In the ecosystem, all stakeholders are committed to the shared wellbeing of the community. All forms of capital are valued, all costs are considered and transactions are transparent.
Are we creating and valuing our communities in ways that recognize & emulate the natural rooted patterns of thriving? Or using models that utilize the ‘greenwash‘ model in which the appearance of a commitment to community-focused solutions is used to cover up the fact that the true outcome plays out in an opposite manner to the goal of the announced initiative. In other words, are developers claiming biomimicry when, in truth, they are practicing biomockery?
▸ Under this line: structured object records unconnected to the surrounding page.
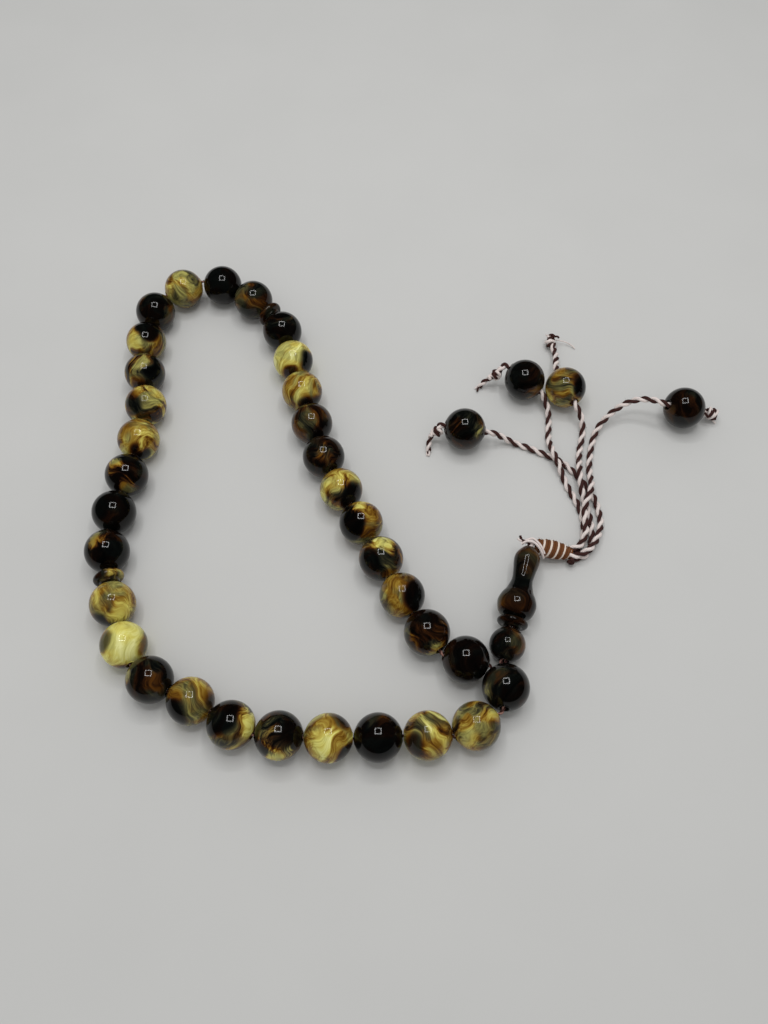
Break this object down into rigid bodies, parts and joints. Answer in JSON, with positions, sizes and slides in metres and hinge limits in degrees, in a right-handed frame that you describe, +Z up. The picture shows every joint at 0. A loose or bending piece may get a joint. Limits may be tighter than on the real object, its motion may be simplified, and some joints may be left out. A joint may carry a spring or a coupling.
{
  "type": "prayer beads",
  "caption": "String of round marbled resin beads in groups parted by discs, closed by a ball and turned tower, with a tassel of twisted cords that end in beads.",
  "frame": {"origin": "on the surface it lies on, under the middle of the box around the beads, tower and wrapped knot", "axes": "+Z up from the surface, +X across the loop towards the tassel, +Y away from the tower's ball towards the far turn of the loop"},
  "size_m": [0.1505, 0.1311, 0.01],
  "materials": {
    "bead_resin": "polished marbled resin in black-brown, amber and cream",
    "disc_resin": "polished dark brown resin",
    "tower_resin": "polished dark brown and olive resin",
    "string": "twisted thread",
    "wrapping": "wound brown and white cord",
    "tassel_cord": "two-ply twist of dark brown and white"
  },
  "bodies": {
    "string": {"loop_string": "string"},
    "tassel": {"wrapped_knot": "wrapping", "tassel_cord_1": "tassel_cord", "tassel_cord_2": "tassel_cord", "tassel_cord_3": "tassel_cord", "tassel_cord_4": "tassel_cord", "end_knot_1": "tassel_cord", "end_knot_2": "tassel_cord", "end_knot_3": "tassel_cord", "end_knot_4": "tassel_cord"},
    "tassel_bead_1": {"tassel_bead_1": "bead_resin"},
    "tassel_bead_2": {"tassel_bead_2": "bead_resin"},
    "tassel_bead_3": {"tassel_bead_3": "bead_resin"},
    "tassel_bead_4": {"tassel_bead_4": "bead_resin"},
    "tower": {"tower": "tower_resin"},
    "collar": {"collar": "disc_resin"},
    "ball": {"ball": "tower_resin"},
    "separator_disc_1": {"separator_disc_1": "disc_resin"},
    "separator_disc_2": {"separator_disc_2": "disc_resin"},
    "bead_01": {"bead_01": "bead_resin"},
    "bead_02": {"bead_02": "bead_resin"},
    "bead_03": {"bead_03": "bead_resin"},
    "bead_04": {"bead_04": "bead_resin"},
    "bead_05": {"bead_05": "bead_resin"},
    "bead_06": {"bead_06": "bead_resin"},
    "bead_07": {"bead_07": "bead_resin"},
    "bead_08": {"bead_08": "bead_resin"},
    "bead_09": {"bead_09": "bead_resin"},
    "bead_10": {"bead_10": "bead_resin"},
    "bead_11": {"bead_11": "bead_resin"},
    "bead_12": {"bead_12": "bead_resin"},
    "bead_13": {"bead_13": "bead_resin"},
    "bead_14": {"bead_14": "bead_resin"},
    "bead_15": {"bead_15": "bead_resin"},
    "bead_16": {"bead_16": "bead_resin"},
    "bead_17": {"bead_17": "bead_resin"},
    "bead_18": {"bead_18": "bead_resin"},
    "bead_19": {"bead_19": "bead_resin"},
    "bead_20": {"bead_20": "bead_resin"},
    "bead_21": {"bead_21": "bead_resin"},
    "bead_22": {"bead_22": "bead_resin"},
    "bead_23": {"bead_23": "bead_resin"},
    "bead_24": {"bead_24": "bead_resin"},
    "bead_25": {"bead_25": "bead_resin"},
    "bead_26": {"bead_26": "bead_resin"},
    "bead_27": {"bead_27": "bead_resin"},
    "bead_28": {"bead_28": "bead_resin"},
    "bead_29": {"bead_29": "bead_resin"},
    "bead_30": {"bead_30": "bead_resin"},
    "bead_31": {"bead_31": "bead_resin"},
    "bead_32": {"bead_32": "bead_resin"},
    "bead_33": {"bead_33": "bead_resin"}
  },
  "joints": [
    {"name": "tassel_swing", "type": "hinge", "parent": "string", "child": "tassel", "pos_m": [0.0273, -0.01694, 0.00494], "axis": [0, 0, 1], "range_deg": [-15, 30]},
    {"name": "tassel_bead_1_spin", "type": "hinge", "parent": "tassel", "child": "tassel_bead_1", "pos_m": [0.0138, 0.0144, 0.005], "axis": [0.9891, -0.104, -0.1045], "continuous": true},
    {"name": "tassel_bead_2_spin", "type": "hinge", "parent": "tassel", "child": "tassel_bead_2", "pos_m": [0.0295, 0.0292, 0.005], "axis": [0.7735, -0.6043, -0.1908], "continuous": true},
    {"name": "tassel_bead_3_spin", "type": "hinge", "parent": "tassel", "child": "tassel_bead_3", "pos_m": [0.0395, 0.0268, 0.005], "axis": [0.342, -0.9397, 0], "continuous": true},
    {"name": "tassel_bead_4_spin", "type": "hinge", "parent": "tassel", "child": "tassel_bead_4", "pos_m": [0.0681, 0.0206, 0.005], "axis": [-0.9374, -0.0655, 0.342], "continuous": true},
    {"name": "tower_spin", "type": "hinge", "parent": "string", "child": "tower", "pos_m": [0.0206, -0.0403, 0.0039], "axis": [0.2754, 0.9604, 0.0429], "continuous": true},
    {"name": "collar_spin", "type": "hinge", "parent": "string", "child": "collar", "pos_m": [0.0206, -0.0403, 0.0039], "axis": [0.2754, 0.9604, 0.0429], "continuous": true},
    {"name": "ball_spin", "type": "hinge", "parent": "string", "child": "ball", "pos_m": [0.0206, -0.0403, 0.0039], "axis": [0.2754, 0.9604, 0.0429], "continuous": true},
    {"name": "separator_disc_1_spin", "type": "hinge", "parent": "string", "child": "separator_disc_1", "pos_m": [-0.06671, -0.02516, 0.005], "axis": [-0.3613, 0.9324, 0], "continuous": true},
    {"name": "separator_disc_2_spin", "type": "hinge", "parent": "string", "child": "separator_disc_2", "pos_m": [-0.03573, 0.05048, 0.005], "axis": [0.7068, -0.7074, 0], "continuous": true},
    {"name": "bead_01_spin", "type": "hinge", "parent": "string", "child": "bead_01", "pos_m": [0.0195, -0.05, 0.005], "axis": [-0.1613, -0.9712, 0.1754], "continuous": true},
    {"name": "bead_02_spin", "type": "hinge", "parent": "string", "child": "bead_02", "pos_m": [0.01295, -0.05803, 0.005], "axis": [-0.8959, -0.4369, -0.0803], "continuous": true},
    {"name": "bead_03_spin", "type": "hinge", "parent": "string", "child": "bead_03", "pos_m": [0.00308, -0.05999, 0.005], "axis": [-0.9994, 0.0045, 0.0335], "continuous": true},
    {"name": "bead_04_spin", "type": "hinge", "parent": "string", "child": "bead_04", "pos_m": [-0.00697, -0.06041, 0.005], "axis": [-0.9984, -0.0557, -0.0107], "continuous": true},
    {"name": "bead_05_spin", "type": "hinge", "parent": "string", "child": "bead_05", "pos_m": [-0.01703, -0.0605, 0.005], "axis": [-0.9996, 0.0294, 0.0024], "continuous": true},
    {"name": "bead_06_spin", "type": "hinge", "parent": "string", "child": "bead_06", "pos_m": [-0.02707, -0.05999, 0.005], "axis": [-0.9989, 0.0474, -0.0003], "continuous": true},
    {"name": "bead_07_spin", "type": "hinge", "parent": "string", "child": "bead_07", "pos_m": [-0.0369, -0.05783, 0.005], "axis": [-0.8999, 0.4361, 0], "continuous": true},
    {"name": "bead_08_spin", "type": "hinge", "parent": "string", "child": "bead_08", "pos_m": [-0.04567, -0.05291, 0.005], "axis": [-0.8888, 0.4583, 0], "continuous": true},
    {"name": "bead_09_spin", "type": "hinge", "parent": "string", "child": "bead_09", "pos_m": [-0.05465, -0.04838, 0.005], "axis": [-0.8494, 0.5278, 0], "continuous": true},
    {"name": "bead_10_spin", "type": "hinge", "parent": "string", "child": "bead_10", "pos_m": [-0.06117, -0.04071, 0.005], "axis": [-0.4397, 0.8982, 0], "continuous": true},
    {"name": "bead_11_spin", "type": "hinge", "parent": "string", "child": "bead_11", "pos_m": [-0.06488, -0.03136, 0.005], "axis": [-0.2758, 0.9612, 0], "continuous": true},
    {"name": "bead_12_spin", "type": "hinge", "parent": "string", "child": "bead_12", "pos_m": [-0.06804, -0.01864, 0.005], "axis": [-0.131, 0.9914, 0], "continuous": true},
    {"name": "bead_13_spin", "type": "hinge", "parent": "string", "child": "bead_13", "pos_m": [-0.06796, -0.00858, 0.005], "axis": [0.1313, 0.9913, 0], "continuous": true},
    {"name": "bead_14_spin", "type": "hinge", "parent": "string", "child": "bead_14", "pos_m": [-0.06644, 0.00136, 0.005], "axis": [0.1686, 0.9857, 0], "continuous": true},
    {"name": "bead_15_spin", "type": "hinge", "parent": "string", "child": "bead_15", "pos_m": [-0.06497, 0.01132, 0.005], "axis": [0.141, 0.99, 0], "continuous": true},
    {"name": "bead_16_spin", "type": "hinge", "parent": "string", "child": "bead_16", "pos_m": [-0.06453, 0.02137, 0.005], "axis": [-0.0845, 0.9964, 0], "continuous": true},
    {"name": "bead_17_spin", "type": "hinge", "parent": "string", "child": "bead_17", "pos_m": [-0.06604, 0.03131, 0.005], "axis": [-0.1764, 0.9843, 0], "continuous": true},
    {"name": "bead_18_spin", "type": "hinge", "parent": "string", "child": "bead_18", "pos_m": [-0.067, 0.04133, 0.005], "axis": [-0.0552, 0.9985, 0], "continuous": true},
    {"name": "bead_19_spin", "type": "hinge", "parent": "string", "child": "bead_19", "pos_m": [-0.06585, 0.05132, 0.005], "axis": [0.3276, 0.9448, 0], "continuous": true},
    {"name": "bead_20_spin", "type": "hinge", "parent": "string", "child": "bead_20", "pos_m": [-0.05928, 0.05933, 0.005], "axis": [0.8714, 0.4905, 0], "continuous": true},
    {"name": "bead_21_spin", "type": "hinge", "parent": "string", "child": "bead_21", "pos_m": [-0.049, 0.0606, 0.005], "axis": [0.9682, -0.2502, 0], "continuous": true},
    {"name": "bead_22_spin", "type": "hinge", "parent": "string", "child": "bead_22", "pos_m": [-0.0404, 0.05538, 0.005], "axis": [0.6921, -0.7218, 0], "continuous": true},
    {"name": "bead_23_spin", "type": "hinge", "parent": "string", "child": "bead_23", "pos_m": [-0.03218, 0.04485, 0.005], "axis": [0.4483, -0.8939, 0], "continuous": true},
    {"name": "bead_24_spin", "type": "hinge", "parent": "string", "child": "bead_24", "pos_m": [-0.02889, 0.03534, 0.005], "axis": [0.2334, -0.9724, 0], "continuous": true},
    {"name": "bead_25_spin", "type": "hinge", "parent": "string", "child": "bead_25", "pos_m": [-0.0262, 0.02565, 0.005], "axis": [0.2871, -0.9579, 0], "continuous": true},
    {"name": "bead_26_spin", "type": "hinge", "parent": "string", "child": "bead_26", "pos_m": [-0.02337, 0.016, 0.005], "axis": [0.2742, -0.9617, 0], "continuous": true},
    {"name": "bead_27_spin", "type": "hinge", "parent": "string", "child": "bead_27", "pos_m": [-0.02018, 0.00646, 0.005], "axis": [0.3684, -0.9297, 0], "continuous": true},
    {"name": "bead_28_spin", "type": "hinge", "parent": "string", "child": "bead_28", "pos_m": [-0.01581, -0.00261, 0.005], "axis": [0.4905, -0.8715, 0.0003], "continuous": true},
    {"name": "bead_29_spin", "type": "hinge", "parent": "string", "child": "bead_29", "pos_m": [-0.01102, -0.01145, 0.005], "axis": [0.4608, -0.8875, -0.0021], "continuous": true},
    {"name": "bead_30_spin", "type": "hinge", "parent": "string", "child": "bead_30", "pos_m": [-0.00645, -0.02041, 0.005], "axis": [0.4527, -0.8916, 0.0094], "continuous": true},
    {"name": "bead_31_spin", "type": "hinge", "parent": "string", "child": "bead_31", "pos_m": [-0.00182, -0.02934, 0.005], "axis": [0.4722, -0.881, -0.0295], "continuous": true},
    {"name": "bead_32_spin", "type": "hinge", "parent": "string", "child": "bead_32", "pos_m": [0.00342, -0.03793, 0.005], "axis": [0.5426, -0.8372, 0.0685], "continuous": true},
    {"name": "bead_33_spin", "type": "hinge", "parent": "string", "child": "bead_33", "pos_m": [0.01146, -0.04397, 0.005], "axis": [0.9798, -0.1418, -0.1408], "continuous": true}
  ]
}
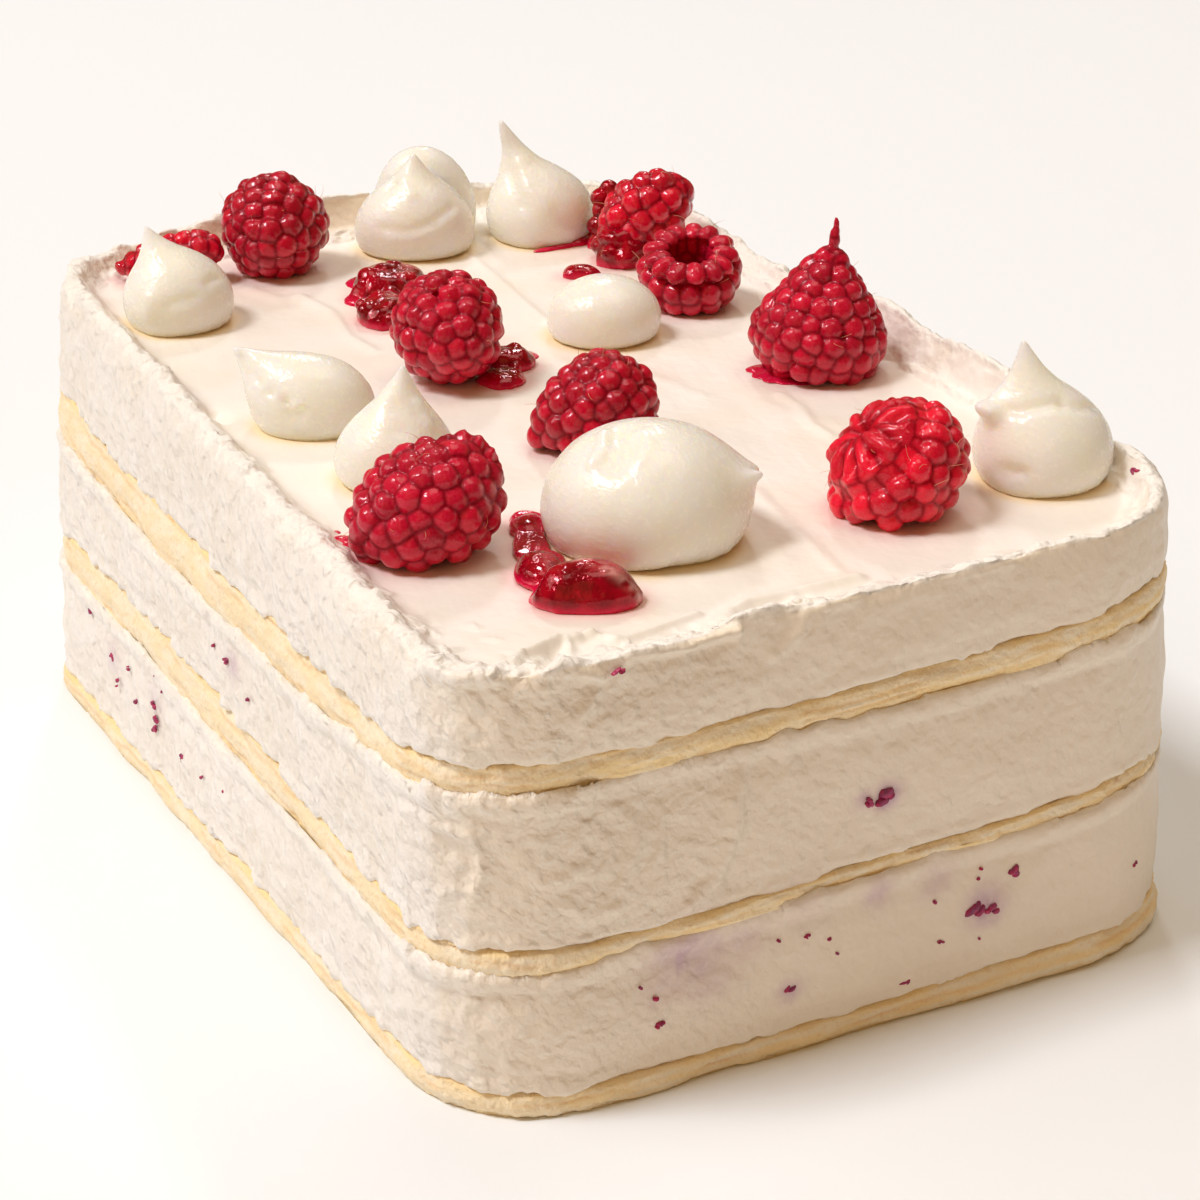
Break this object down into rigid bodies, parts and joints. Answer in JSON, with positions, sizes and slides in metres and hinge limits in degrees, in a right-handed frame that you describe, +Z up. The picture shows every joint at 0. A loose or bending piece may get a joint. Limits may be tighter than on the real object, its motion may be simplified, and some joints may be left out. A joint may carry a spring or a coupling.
{
  "type": "layered meringue cream cake",
  "caption": "Rounded rectangular block cake of thin sponge sheets and thick whipped cream, with a ragged cream rim and piped meringue kisses, fresh berries and spoonfuls of jam on top.",
  "frame": {"origin": "middle of the cake's box, on its flat base", "axes": "+Z up; +Y along the long side, towards the higher back end; +X to the right seen from the front end"},
  "size_m": [0.1258, 0.1858, 0.0925],
  "materials": {
    "sponge": "matte crumb",
    "cream": "soft satin",
    "kiss": "smooth, softly glossy",
    "berry": "moist, softly glossy",
    "jam": "wet gloss"
  },
  "bodies": {
    "root": {"sponge_bottom": "sponge", "cream_lower": "cream", "sponge_middle": "sponge", "cream_middle": "cream", "sponge_top": "sponge", "cream_top": "cream", "kiss_back_left": "kiss", "kiss_back": "kiss", "kiss_tall": "kiss", "kiss_left": "kiss", "kiss_front_left": "kiss", "kiss_round": "kiss", "kiss_front": "kiss", "kiss_right": "kiss", "kiss_behind": "kiss", "berry_back_left": "berry", "berry_centre": "berry", "berry_middle": "berry", "berry_front_left": "berry", "berry_right": "berry", "berry_front_right": "berry", "berry_hollow": "berry", "berry_crushed": "berry", "berry_split": "berry", "jam_left": "jam", "jam_centre": "jam", "jam_behind": "jam", "jam_front": "jam", "jam_back": "jam"}
  },
  "joints": []
}
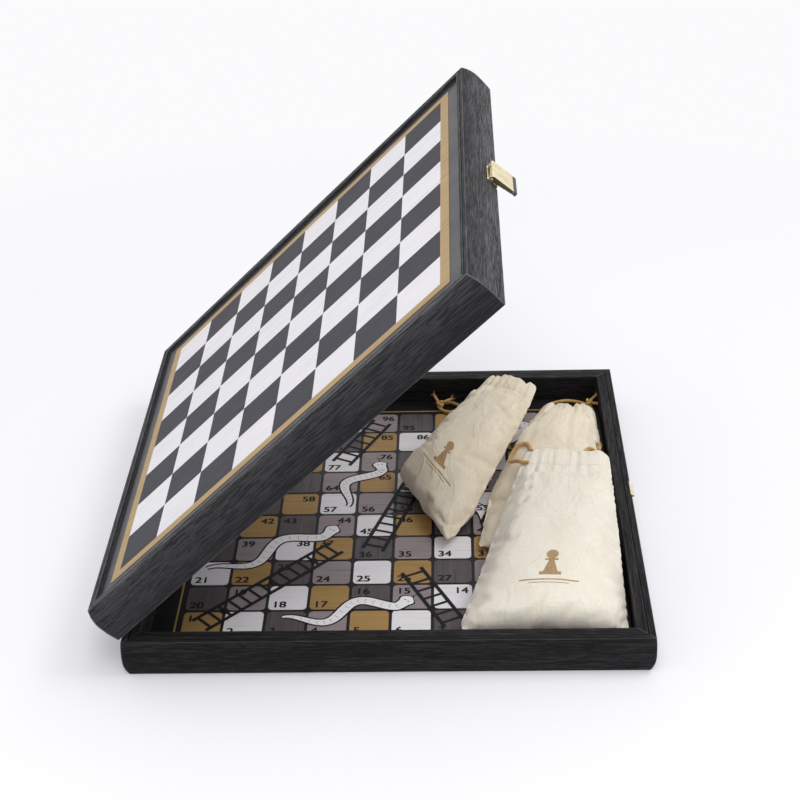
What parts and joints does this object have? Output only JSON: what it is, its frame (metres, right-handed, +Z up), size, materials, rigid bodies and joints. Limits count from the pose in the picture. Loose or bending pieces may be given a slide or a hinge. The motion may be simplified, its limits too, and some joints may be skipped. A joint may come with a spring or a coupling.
{
  "type": "games compendium box",
  "caption": "Hinged square games box in dark wood: a chess field outside, numbered squares inside, a brass clasp and drawstring pouches in the tray.",
  "frame": {"origin": "centre of the tray's footprint, on the surface that it stands on", "axes": "+X from the hinges to the clasp side, +Y from the viewer's side to the far side, +Z up"},
  "size_m": [0.2852, 0.27, 0.2249],
  "materials": {
    "black_wood": "black stained open grain, satin",
    "board": "black printed fibreboard, satin",
    "gold_print": "printed antique gold with fine wood grain",
    "white_print": "printed white with faint wood grain",
    "dark_print": "printed charcoal with wood grain",
    "grey_print": "printed warm grey with wood grain",
    "brass": "brushed brass",
    "black_plastic": "matt black",
    "cotton": "unbleached plain weave cotton",
    "cord": "waxed ochre string"
  },
  "bodies": {
    "tray": {"tray_front_rail": "black_wood", "tray_back_rail": "black_wood", "tray_hinge_rail": "black_wood", "tray_clasp_rail": "black_wood", "tray_board": "board", "numbered_gold_squares": "gold_print", "numbered_white_squares": "white_print", "numbered_dark_squares": "dark_print", "numbered_grey_squares": "grey_print", "numbered_gold_line": "gold_print", "backgammon_gold_points": "gold_print", "backgammon_white_points": "white_print", "backgammon_gold_line": "gold_print", "tray_catch": "brass", "tray_catch_screws": "brass", "front_hinge_tray_leaf": "brass", "back_hinge_tray_leaf": "brass", "hinge_pins": "brass", "tray_hinge_screws": "brass"},
    "lid": {"lid_front_rail": "black_wood", "lid_back_rail": "black_wood", "lid_hinge_rail": "black_wood", "lid_clasp_rail": "black_wood", "lid_board": "board", "chess_dark_squares": "dark_print", "chess_white_squares": "white_print", "chess_gold_border": "gold_print", "cross_gold_yard": "gold_print", "cross_white_yard": "white_print", "cross_dark_yard": "dark_print", "cross_grey_yard": "grey_print", "cross_track_squares": "white_print", "front_hinge_lid_leaf": "brass", "back_hinge_lid_leaf": "brass", "lid_hinge_screws": "brass", "clasp_plate": "brass", "clasp_plate_screws": "brass", "clasp_pin": "brass"},
    "clasp": {"clasp_flap": "brass", "clasp_tongue": "black_plastic"},
    "left_bag": {"left_pouch": "cotton", "left_pouch_string": "cord", "left_pouch_knot": "cord"},
    "back_bag": {"back_pouch": "cotton", "back_pouch_string": "cord", "back_pouch_knot": "cord"},
    "front_bag": {"front_pouch": "cotton", "front_pouch_left_string": "cord", "front_pouch_right_string": "cord", "front_pouch_knot": "cord"}
  },
  "joints": [
    {"name": "lid_hinge", "type": "hinge", "parent": "tray", "child": "lid", "pos_m": [-0.13686, 0, 0.022], "axis": [0, -1, 0], "range_deg": [-44, 136]},
    {"name": "clasp_hinge", "type": "hinge", "parent": "lid", "child": "clasp", "pos_m": [0.0554, 0, 0.21628], "axis": [0, -1, 0], "range_deg": [-6, 84]},
    {"name": "left_bag_lift", "type": "slide", "parent": "tray", "child": "left_bag", "axis": [0, 0, 1], "range_m": [0, 0.08]},
    {"name": "back_bag_lift", "type": "slide", "parent": "tray", "child": "back_bag", "axis": [0, 0, 1], "range_m": [0, 0.08]},
    {"name": "front_bag_lift", "type": "slide", "parent": "back_bag", "child": "front_bag", "axis": [0, 0, 1], "range_m": [0, 0.08]}
  ]
}
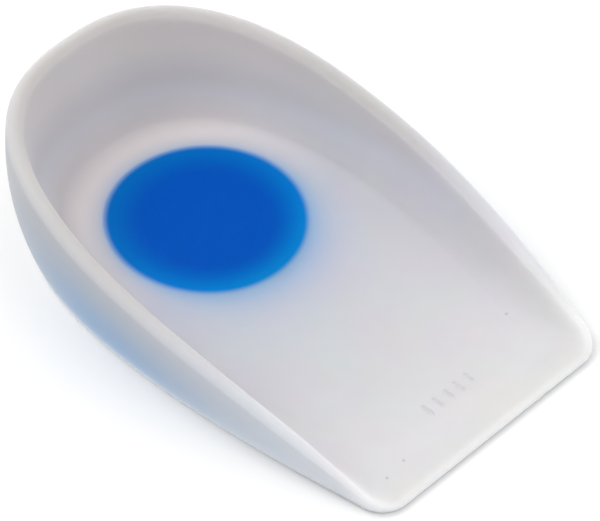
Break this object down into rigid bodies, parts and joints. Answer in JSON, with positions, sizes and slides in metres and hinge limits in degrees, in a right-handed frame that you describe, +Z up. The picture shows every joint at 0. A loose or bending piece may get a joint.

Biomimicry is an approach to innovation that seeks sustainable solutions to human challenges by emulating nature’s time-tested patterns and strategies. The goal is to create products, processes, and policies—new ways of living—that are well-adapted to life on earth over the long haul. The core idea is that nature has already solved many of the problems we are grappling with. Animals, plants, and microbes are the consummate engineers. After billions of years of research and development, failures are fossils, and what surrounds us is the secret to survival. [Source: www.biomimicry.org]
Biomockery, as defined by Talley Summerlin in his Creative Species blog, include innovations based on nature’s lessons and guidance used for ill (i.e. weaponry, poison, habitat destruction, havoc-wreaking, and general death-dealing). While, neighborhood development may not lead to ‘general death-dealing’ on the macro level, the micro effects on the health & sustainability of community do have long-term ripple effects.
As an example, let’s look at what’s happening in Austin:
“Austin’s rise to the top of the list signals the durability of the city’s long-term appeal to investors” [Source: Emerging Trends 2017: Niche Neighborhoods and Economic Diversity Make Austin, Dallas Top Markets]
So, what happens to a city trending to low local ownership of what is likely a resident’s biggest financial investment and is the asset that roots their life here? It brings forward the question of whether money is the most important measure of Austin’s value and, if so, how do we ensure the complexity & diversity needed for a local thriving community when that money is being extracted out of the city as quickly as it arrives? This cannot be created from the outside, it can only be done at the local grassroots level.
At this time, Austin and many other communities, are at risk of losing their identity as a sustainable ecosystems because the perennials–those who hold the history and have contributed both money & much more to the ‘soil’ in which the ‘new’ Austin has grown–are uprooting and finding new places to “get involved, stay curious, mentor others, [be the] passionate, compassionate, creative, confident, collaborative, global-minded, risk takers who continue to push up against [the] growing edge and know how to hustle” [source: Meet the Perennials]
As we reimagine and develop our communities as metabolic ecosystems, we must seek out and encourage the complexity required by that model. It is vital to retain the perennials as they provide the rootstock that feeds the complex biome needed to incubate the next generation, as it is from this, rather than a new seed, that the next year’s flowers and crops (future generations) come.
Using the biomimicry framework, we have a much greater likelihood of developing and sustaining a community that not only reflects our core values, but also has greater resiliency in the face of a rapidly changing world.